- [EXERCISE DESCRIPTION]: The data below is to be returned in full and exactly.

- [DATA SECTION]:
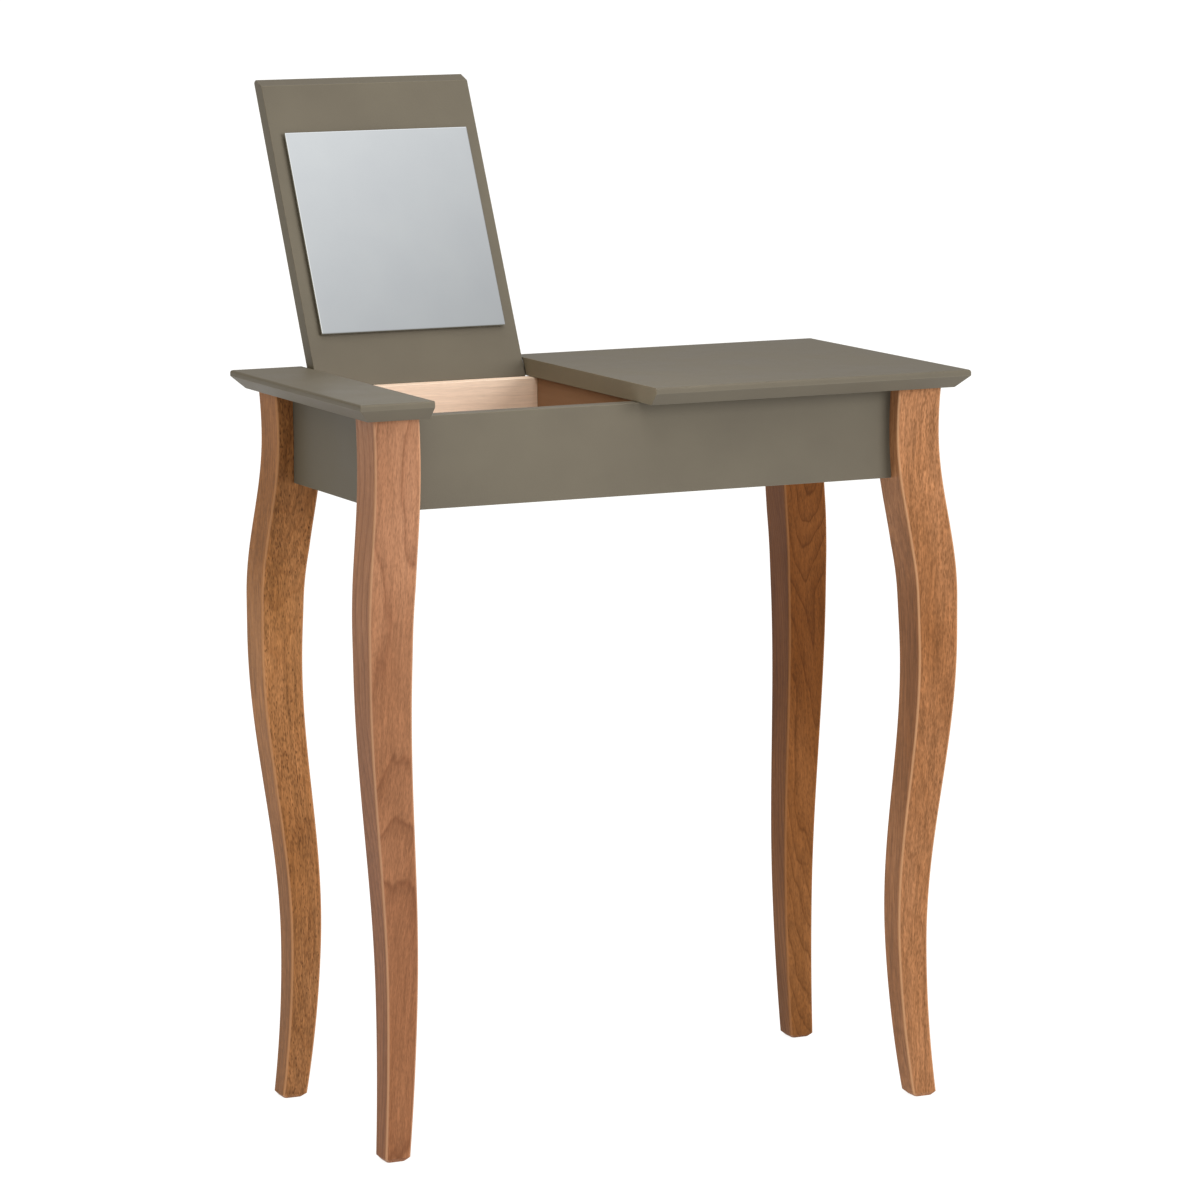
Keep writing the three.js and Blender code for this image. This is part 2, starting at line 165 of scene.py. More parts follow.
def painted_mdf(name, left_end):
    """MDF sprayed with satin lacquer: an even taupe grey, a faint orange peel that softens
    its sheen, and arrises a little lighter, partly where the film is thin and partly as a
    painted highlight. left_end is how many times lighter than its faces the board's left
    end is drawn, as painted light."""
    made, tree, shader = new_material(name, {"IOR": 1.47, "Specular IOR Level": 0.12})
    on_piece = add_node(tree, "ShaderNodeTexCoord").outputs
    place = on_piece["Object"]
    # The tone and the sheen wander over patches some 70 mm wide.
    cloud = add_node(
        tree, "ShaderNodeTexNoise", {"Vector": place, "Scale": 14.0, "Detail": 3.0}
    )
    # Orange peel is about 1 mm across; drawn at 2.5 mm so that it shows.
    peel = add_node(
        tree, "ShaderNodeTexNoise", {"Vector": place, "Scale": 400.0, "Detail": 2.0}
    )
    tone = add_node(
        tree,
        "ShaderNodeValToRGB",
        {"Fac": cloud.outputs["Fac"]},
        stops=[(0.3, PAINT_DARK), (0.7, PAINT_LIGHT)],
    )
    # Lighter arrises: partly thin film, partly a painted highlight.
    rub = add_node(tree, "ShaderNodeAttribute", attribute_name="rub")
    worn_and_highlit = add_node(
        tree,
        "ShaderNodeMix",
        {0: rub.outputs["Fac"], 6: tone.outputs["Color"], 7: linear(PAINT_RUBBED_AND_HIGHLIT)},
        data_type="RGBA",
    )
    facing = add_node(tree, "ShaderNodeSeparateXYZ", {"Vector": on_piece["Normal"]})
    # A face turned to the left is drawn left_end times lighter: painted light for a face the lamps
    # leave dark.
    painted_end_light = add_node(
        tree,
        "ShaderNodeMapRange",
        {
            "Value": facing.outputs["X"],
            "From Min": -0.8,
            "From Max": -0.98,
            "To Min": 1.0,
            "To Max": left_end,
        },
    )
    film = add_node(
        tree,
        "ShaderNodeMix",
        {0: 1.0, 6: worn_and_highlit.outputs[2], 7: painted_end_light.outputs["Result"]},
        data_type="RGBA",
        blend_type="MULTIPLY",
    )
    sheen = add_node(
        tree,
        "ShaderNodeMapRange",
        {
            "Value": cloud.outputs["Fac"],
            "From Min": 0.3,
            "From Max": 0.7,
            "To Min": 0.42,
            "To Max": 0.52,
        },
    )
    bump = add_node(
        tree,
        "ShaderNodeBump",
        {"Height": peel.outputs["Fac"], "Strength": 0.12, "Distance": 0.0004},
    )
    tree.links.new(film.outputs[2], shader.inputs["Base Color"])
    tree.links.new(sheen.outputs["Result"], shader.inputs["Roughness"])
    tree.links.new(bump.outputs["Normal"], shader.inputs["Normal"])
    return made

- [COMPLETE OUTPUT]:
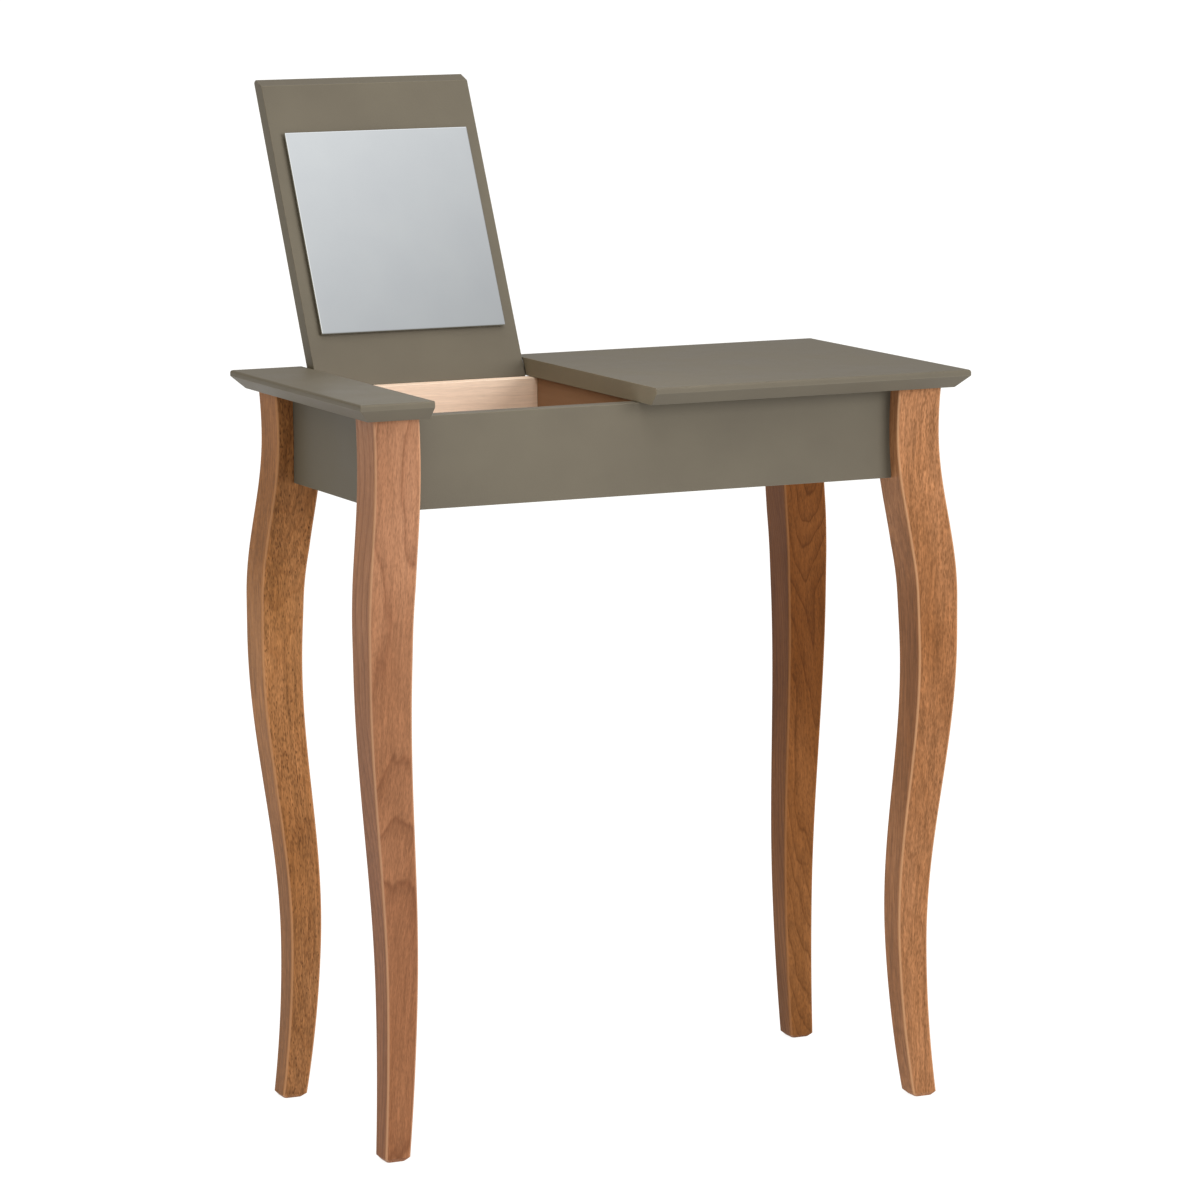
Keep writing the three.js and Blender code for this image. This is part 2, starting at line 165 of scene.py. More parts follow.
def painted_mdf(name, left_end):
    """MDF sprayed with satin lacquer: an even taupe grey, a faint orange peel that softens
    its sheen, and arrises a little lighter, partly where the film is thin and partly as a
    painted highlight. left_end is how many times lighter than its faces the board's left
    end is drawn, as painted light."""
    made, tree, shader = new_material(name, {"IOR": 1.47, "Specular IOR Level": 0.12})
    on_piece = add_node(tree, "ShaderNodeTexCoord").outputs
    place = on_piece["Object"]
    # The tone and the sheen wander over patches some 70 mm wide.
    cloud = add_node(
        tree, "ShaderNodeTexNoise", {"Vector": place, "Scale": 14.0, "Detail": 3.0}
    )
    # Orange peel is about 1 mm across; drawn at 2.5 mm so that it shows.
    peel = add_node(
        tree, "ShaderNodeTexNoise", {"Vector": place, "Scale": 400.0, "Detail": 2.0}
    )
    tone = add_node(
        tree,
        "ShaderNodeValToRGB",
        {"Fac": cloud.outputs["Fac"]},
        stops=[(0.3, PAINT_DARK), (0.7, PAINT_LIGHT)],
    )
    # Lighter arrises: partly thin film, partly a painted highlight.
    rub = add_node(tree, "ShaderNodeAttribute", attribute_name="rub")
    worn_and_highlit = add_node(
        tree,
        "ShaderNodeMix",
        {0: rub.outputs["Fac"], 6: tone.outputs["Color"], 7: linear(PAINT_RUBBED_AND_HIGHLIT)},
        data_type="RGBA",
    )
    facing = add_node(tree, "ShaderNodeSeparateXYZ", {"Vector": on_piece["Normal"]})
    # A face turned to the left is drawn left_end times lighter: painted light for a face the lamps
    # leave dark.
    painted_end_light = add_node(
        tree,
        "ShaderNodeMapRange",
        {
            "Value": facing.outputs["X"],
            "From Min": -0.8,
            "From Max": -0.98,
            "To Min": 1.0,
            "To Max": left_end,
        },
    )
    film = add_node(
        tree,
        "ShaderNodeMix",
        {0: 1.0, 6: worn_and_highlit.outputs[2], 7: painted_end_light.outputs["Result"]},
        data_type="RGBA",
        blend_type="MULTIPLY",
    )
    sheen = add_node(
        tree,
        "ShaderNodeMapRange",
        {
            "Value": cloud.outputs["Fac"],
            "From Min": 0.3,
            "From Max": 0.7,
            "To Min": 0.42,
            "To Max": 0.52,
        },
    )
    bump = add_node(
        tree,
        "ShaderNodeBump",
        {"Height": peel.outputs["Fac"], "Strength": 0.12, "Distance": 0.0004},
    )
    tree.links.new(film.outputs[2], shader.inputs["Base Color"])
    tree.links.new(sheen.outputs["Result"], shader.inputs["Roughness"])
    tree.links.new(bump.outputs["Normal"], shader.inputs["Normal"])
    return made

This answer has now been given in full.